Report: StratoGoose is Cooked
Reuters has confirmed reports that Parabolic Arc has been hearing for months here in Mojave: Stratolaunch’s goose is cooked.
Stratolaunch Systems Corporation, the space company founded by late billionaire and Microsoft Corp co-founder Paul Allen, is closing operations, cutting short ambitious plans to challenge traditional aerospace companies in a new “space race,” four people familiar with the matter said on Friday….
[Parent company] Vulcan has been exploring a possible sale of Stratolaunch’s assets and intellectual property, according to one of the four sources and also a fifth person….
The decision to set an exit strategy was made late last year by Allen’s sister, Jody Allen, chair of Vulcan Inc and trustee of the Paul G. Allen Trust, one of the four people and the fifth industry source said.
Jody Allen decided to let the carrier aircraft fly to honor her brother’s wishes and also to prove the vehicle and concept worked, one of the four people said.
Stratolaunch refused to comment on the report. Northrop Grumman — owner of Scaled Composites, the plane’s prime contractor — also refused comment.
The report is consistent with reports that Parabolic Arc has heard in recent months. The air-launch program, which is running years behind schedule, was on shaky ground after Paul Allen died in October. A source reports his sister Jody, who is the executor of the estate, has little interest in the program.

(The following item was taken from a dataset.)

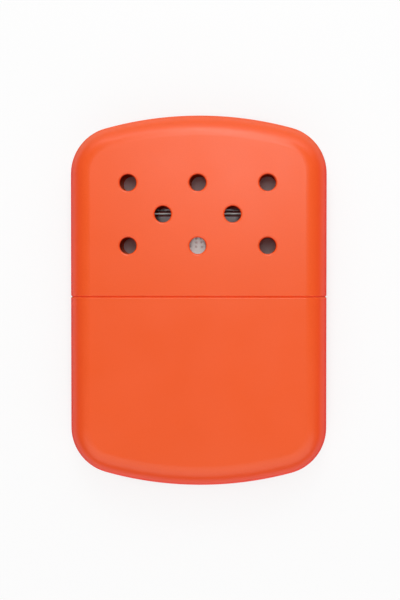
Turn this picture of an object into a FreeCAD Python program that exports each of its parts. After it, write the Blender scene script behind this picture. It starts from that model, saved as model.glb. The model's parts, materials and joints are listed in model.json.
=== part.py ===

Stratolaunch’s lone flight took place on April 13. The giant plane’s 385-foot long wing created clouds of dust on the sides of runway 12-30 at the Mojave Air and Space Port as the aircraft roared off the runway powered by six Boeing 747 engines.
The plane, which is nicknamed the Roc, stayed aloft for 2.5 hours before landing back at the Mojave Desert spaceport. The pilots reported that the aircraft flew exactly as advertised.
When Allen and Scaled Composites Founder Burt Rutan unveiled plans for the gigantic aircraft in December 2011, the plan was to have the first operational launch in 2016. Production of the massive aircraft lagged, however.
Stratolaunch’s other key problem was finding a booster to air launch that was worthy of the plane’s enormous size. First SpaceX and then Orbital Sciences Corporation (now Northrop Grumman) were hired to build a medium-lift booster. Both agreements ended without a rocket being built.
Stratolaunch eventually settled on Northrop Grumman’s Pegasus XL small satellite booster as an interim solution while the company developed its own series of rockets, including a reusable space plane.
The boosters would have taken years to develop, pushing the launch of larger payloads into the early 2020’s. In January, Jody Allen canceled the launcher program.
That decision left the Roc with only the Pegasus XL as a launch vehicle. The Northrop Grumman rocket is expensive, flies infrequently and already has a launch aircraft — a modified L-1011 named Stargazer — that is parked right down the Mojave flight line from Roc‘s hangar. With a new generation of small-satellite launch vehicles being developed, the future of the Pegasus XL is uncertain.
Roc’s enormous size resulted in comparisons to Howard Hughes’ enormous H-4 Hercules sea plane, which was designed during World War II to ferry troops and supplies across the ocean.
The prototype, built of wood and nicknamed the Spruce Goose, flew once with Hughes at the controls in November 1947. It never flew again; the H-4 was never put into production.
The plane disappeared from public view for decades until after Hughes’ death in 1976. The Spruce Goose went on public display in Long Beach, California, near where it flew for the only time. It is now housed at the Evergreen Aviation & Space Museum in McMinnville, Oregon.
What fate awaits the Roc remains to be seen. Perhaps the owners will find a buyer interested in using it for something.